Systematic search for halos around pulsars in Fermi-LAT data
July 27, 2021
March 18, 2022
Extended gamma-ray halos around middle-aged pulsars, discovered at TeV energies from HAWC observations, are a new and potentially rich source class. The phenomenon is interpreted as the inverse-Compton scattering of ambient photons by electron/positron pairs accelerated by pulsars and their nebulae and confined in their vicinity. Physically, the dynamics of this pair confinement remains poorly understood and halos offer an opportunity to probe the neighborhood of pulsar/supernova remnant systems, e.g., the magnetic field structure and conditions for energetic particle transport. As a population, due to their large sizes and long lifetimes, halos can be expected to have a non-negligible contribution to the GeV–TeV emission from the Galaxy, in the form of currently unidentified sources and/or unresolved emission on large scales.
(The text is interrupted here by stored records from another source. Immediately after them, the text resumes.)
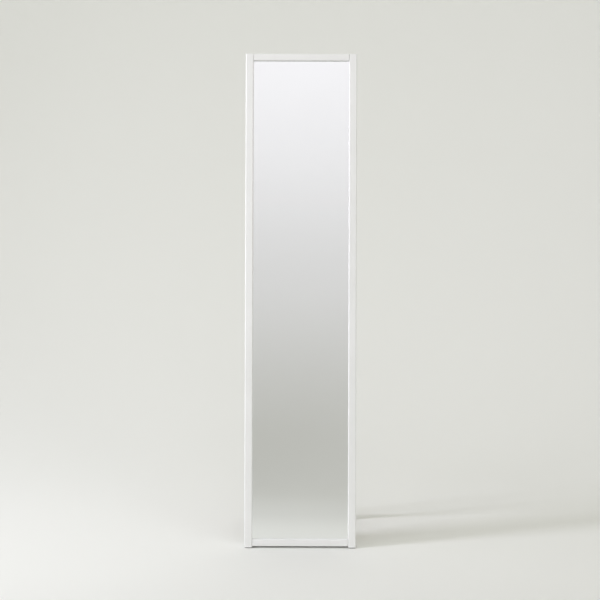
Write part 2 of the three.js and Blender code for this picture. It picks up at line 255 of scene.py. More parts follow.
def rubber_material():
    m, nt, b = new_material("grey_rubber")
    v = object_coords(nt)
    fine = node(nt, "ShaderNodeTexNoise", Scale=1200.0, Detail=3.0)
    nt.links.new(v, fine.inputs["Vector"])
    col = ramp(nt, fine.outputs["Fac"], [(0.3, (0.035, 0.035, 0.037)), (0.7, (0.055, 0.055, 0.058))])
    nt.links.new(col, b.inputs["Base Color"])
    bump = node(nt, "ShaderNodeBump", Strength=0.3, Distance=0.0002)
    nt.links.new(fine.outputs["Fac"], bump.inputs["Height"])
    nt.links.new(bump.outputs["Normal"], b.inputs["Normal"])
    b.inputs["Roughness"].default_value = 0.7
    return m


# the grain runs up the leaning frame, up the legs and along the rails and bars
PAINT = {
    "upright": paint_material("white_satin_paint", turn=-LEAN_DEG),
    "leg": paint_material("white_satin_paint_leg", turn=OPENING_DEG - LEAN_DEG),
    "across": paint_material("white_satin_paint_across", (0.035, 1.0, 1.0)),
}
CROSSWISE = ("rail_top", "rail_bottom", "bead_top", "bead_bottom", "hinge_rail", "crossbar_upper", "crossbar_lower")


def paint_of(node):
    return PAINT["across" if node in CROSSWISE else "leg" if node.startswith("leg_") else "upright"]


MATERIALS = {
    "white_paint": PAINT["upright"],
    "mirror": mirror_material(),
    "hardboard": board_material(),
    "packing_card": card_material(),
    "dowel_wood": beech_material(),
    "zinc_steel": steel_material(),
    "felt": felt_material(),
    "rubber": rubber_material(),
}


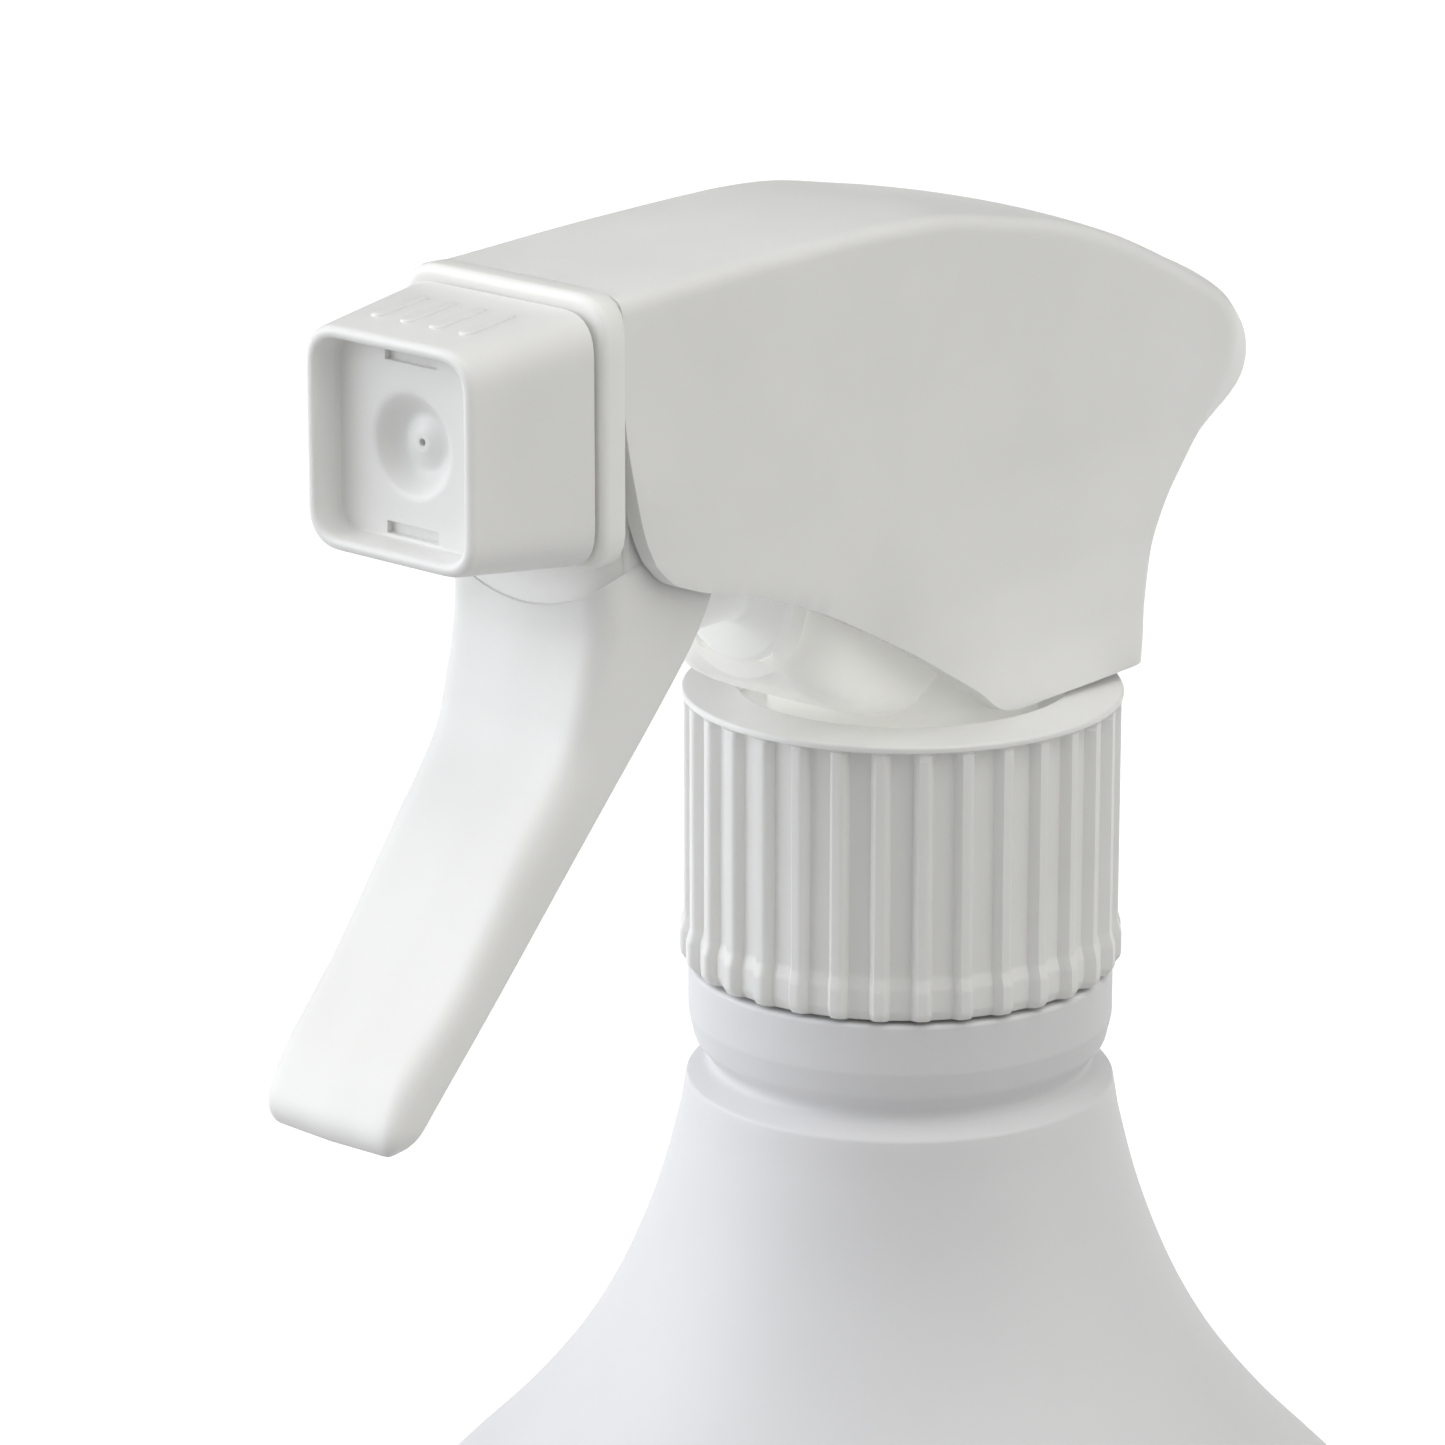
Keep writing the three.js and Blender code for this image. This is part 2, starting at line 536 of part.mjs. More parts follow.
// ---- Shroud -------------------------------------------------------------------------------------
// Side, plan and front outlines; the shroud is the space inside all three.
const SHROUD_SIDE = [[SHROUD_FRONT_Y, 38.2], [SHROUD_FRONT_Y, 27], [-39.6, 22.8], [-37.6, 18.5],
  [-33.8, 16], [-27.7, 14.3], [-19.7, 11.3], [-11.6, 7], [-5.3, 2.9], [-2.4, 0.8], [16.8, 0.8],
  [18.6, 5.5], [22.3, 10], [27.5, 13.6], [33.5, 15.6], [37.2, 17.2], [38, 20], [35, 24.2],
  [28, 28.6], [18.3, 32.4], [7.5, 35.9], [-5.4, 38.3], [-27, 38.7]];
const SHROUD_PLAN_HALF = [[9.5, -50], [9.5, -14], [12.4, -4], [12.5, 4], [11.6, 13], [9.9, 20],
  [9.5, 27.8], [8, 30.8], [6.2, 33.7], [4, 36.2], [1.6, 37.9]];
const SHROUD_FRONT_HALF = [[12.6, -1], [12.4, 1], [11.2, 5], [10.4, 10], [9.7, 18], [9.5, 36.5],
  [7.6, 39.2]];

function mirrored(half) {
  return [...half, ...half.toReversed().map(([x, other]) => [-x, other])];
}

function shroudBlock(wall) {
  const plan = new THREE.Shape(points(inset(mirrored(SHROUD_PLAN_HALF), wall)));
  const front = new THREE.Shape(points(inset(mirrored(SHROUD_FRONT_HALF), wall)));
  const planSolid = solid(new THREE.ExtrudeGeometry(plan, { depth: 60, bevelEnabled: false })
    .translate(0, 0, -10));
  const frontSolid = solid(towardsFront(front, 60, -60, 1));
  return solid(acrossX(inset(SHROUD_SIDE, wall), 20)).intersect(planSolid).intersect(frontSolid);
}

function shroud() {
  const inner = shroudBlock(SHROUD_WALL);
  const ahead = block([-30, -60, -20], [30, 13, 60]);
  const moves = [[0, 0, -SHROUD_WALL], [0, 0, -3], [0, -3, 0], [0, -3, -3]];
  const openings = moves.map((move) => inner.translate(move).intersect(ahead));
  return cut(shroudBlock(0), inner, ...openings);
}

// ---- Assembly -----------------------------------------------------------------------------------
const mister = new THREE.Group();
mister.name = 'hand_mister';
const fromLip = new THREE.Group();
fromLip.position.z = LIP_HEIGHT;
mister.add(fromLip);
fromLip.add(
  mesh('bottle', bottle(), whitePolyethylene),
  mesh('closure_cap', closureCap(), whitePolypropylene),
  mesh('closure_gasket', closureGasket(), greyFoam),
  mesh('pump_housing', pumpHousing(), naturalPolypropylene),
  mesh('shroud', shroud(), whitePolypropylene),
  mesh('trigger', trigger(), whitePolypropylene),
  mesh('nozzle_cap', nozzleCap(), whitePolypropylene),
  mesh('nozzle_seal', nozzleSeal(), blueSeal),
  mesh('swirl_insert', swirlInsert(), whiteAcetal),
  mesh('outlet_valve', outletValve(), blueSeal),
  mesh('outlet_spring', outletSpring(), springSteel),
  mesh('barrel_plug', barrelPlug(), whitePolypropylene),
  mesh('piston', piston(), clearPolyethylene),
  mesh('piston_spring', pistonSpring(), springSteel),
  mesh('intake_holder', intakeHolder(), naturalPolypropylene),
  mesh('intake_ball', intakeBall(), glassBall),
  mesh('dip_tube', dipTube(), clearPolyethylene),
  mesh('dip_tube_strainer', dipTubeStrainer(), whitePolypropylene),
);

export default mister;
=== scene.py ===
"""Hand mister: a trigger pump head screwed on a blow-moulded bottle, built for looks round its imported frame.

Shapes are drawn in millimetres with z = 0 at the closure's top lip, and place() turns them into metres in
the frame. The bottle's axis is X = Y = 0 and the nozzle points along -Y.
"""
import math

import bmesh
import bpy
from mathutils import Matrix, Vector


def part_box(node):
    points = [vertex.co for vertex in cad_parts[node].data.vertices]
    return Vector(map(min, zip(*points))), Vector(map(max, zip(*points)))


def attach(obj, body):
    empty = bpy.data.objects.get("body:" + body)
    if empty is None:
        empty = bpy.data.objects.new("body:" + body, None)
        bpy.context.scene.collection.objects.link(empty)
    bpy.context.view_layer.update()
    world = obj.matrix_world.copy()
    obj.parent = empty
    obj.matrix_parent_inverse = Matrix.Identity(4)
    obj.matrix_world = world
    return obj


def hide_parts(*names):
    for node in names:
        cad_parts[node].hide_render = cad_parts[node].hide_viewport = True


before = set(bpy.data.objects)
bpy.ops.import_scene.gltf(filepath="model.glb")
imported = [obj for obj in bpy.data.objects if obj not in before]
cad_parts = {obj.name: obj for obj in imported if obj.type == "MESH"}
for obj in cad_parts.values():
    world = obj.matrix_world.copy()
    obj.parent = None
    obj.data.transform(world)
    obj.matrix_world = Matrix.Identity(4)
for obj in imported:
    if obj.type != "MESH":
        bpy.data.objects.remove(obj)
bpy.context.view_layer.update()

# ---- Driving dimensions, in millimetres ---------------------------------------------------------
CLOSURE_CROWN = 0.4  # the closure's top rises this much towards its hole
LIP_HEIGHT = 1000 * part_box("closure_cap")[1].z - CLOSURE_CROWN
BASE_Z = 1000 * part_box("bottle")[0].z - LIP_HEIGHT

# Bottle: the shoulder from the straight body up to the ridge under the neck ring
BODY_RADIUS = 42
SHOULDER = [(42, -78), (41.75, -75), (40.6, -71.5), (36.5, -66.5), (30.9, -61), (25.6, -54.6),
            (23.3, -51), (21.35, -47.4), (19.9, -43.9), (18.6, -40.5), (17.6, -37), (16.8, -33.5)]
BOTTLE_WALL = 1.2
BASE_PUSH_UP = 1.2
NECK_RADIUS = 12.5
MOUTH_RADIUS = 10.9
MOUTH_Z = -4.9
NECK_RING_RADIUS = 16.2
NECK_RING_Z = -21.75
BOTTLE_SIDES = 180

# Rounded bead threads on the neck and in the closure
THREAD_PITCH = 4.23
THREAD_TURNS = 1.5
THREAD_BEAD = 0.95
THREAD_START = -14.5
THREAD_STEP = 0.3  # height of one row of faces on a thread

# Ribbed closure
CLOSURE_BOTTOM = -21.5
CLOSURE_BORE = 14.1
CLOSURE_LIP_RADIUS = 16.7
CLOSURE_ROOT_RADIUS = 15.75  # bottom of the grooves between ribs
CLOSURE_HOLE_RADIUS = 12.6
CLOSURE_BULGE = 0.3  # the bead at the bottom edge, under the ribs too
RIB_COUNT = 32
RIB_HEIGHT = 0.8
RIB_TOP_HALF = 0.42
RIB_FOOT_HALF = 0.78
RIB_PHASE = 1.3  # degrees
RIB_FACES = 14  # faces round one rib and its groove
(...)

In the GeV range, the first detections of halo candidates were achieved recently and the phenomenon essentially remains to be explored. We have performed a systematic search for halos around middle-aged pulsars using 12.8 years of Fermi-LAT data. We have set up an analysis suite to detect extended emission around a selection of ATNF pulsars likely to harbor halos at a detectable level. We present a list of promising halo candidates, together with dedicated studies in which we investigate the morphology and spectrum of a few selected targets. Combined with measurements at other wavelengths, this provides information on the physical processes underlying the formation of pulsar halos and contributes to a better assessment of halos as a population.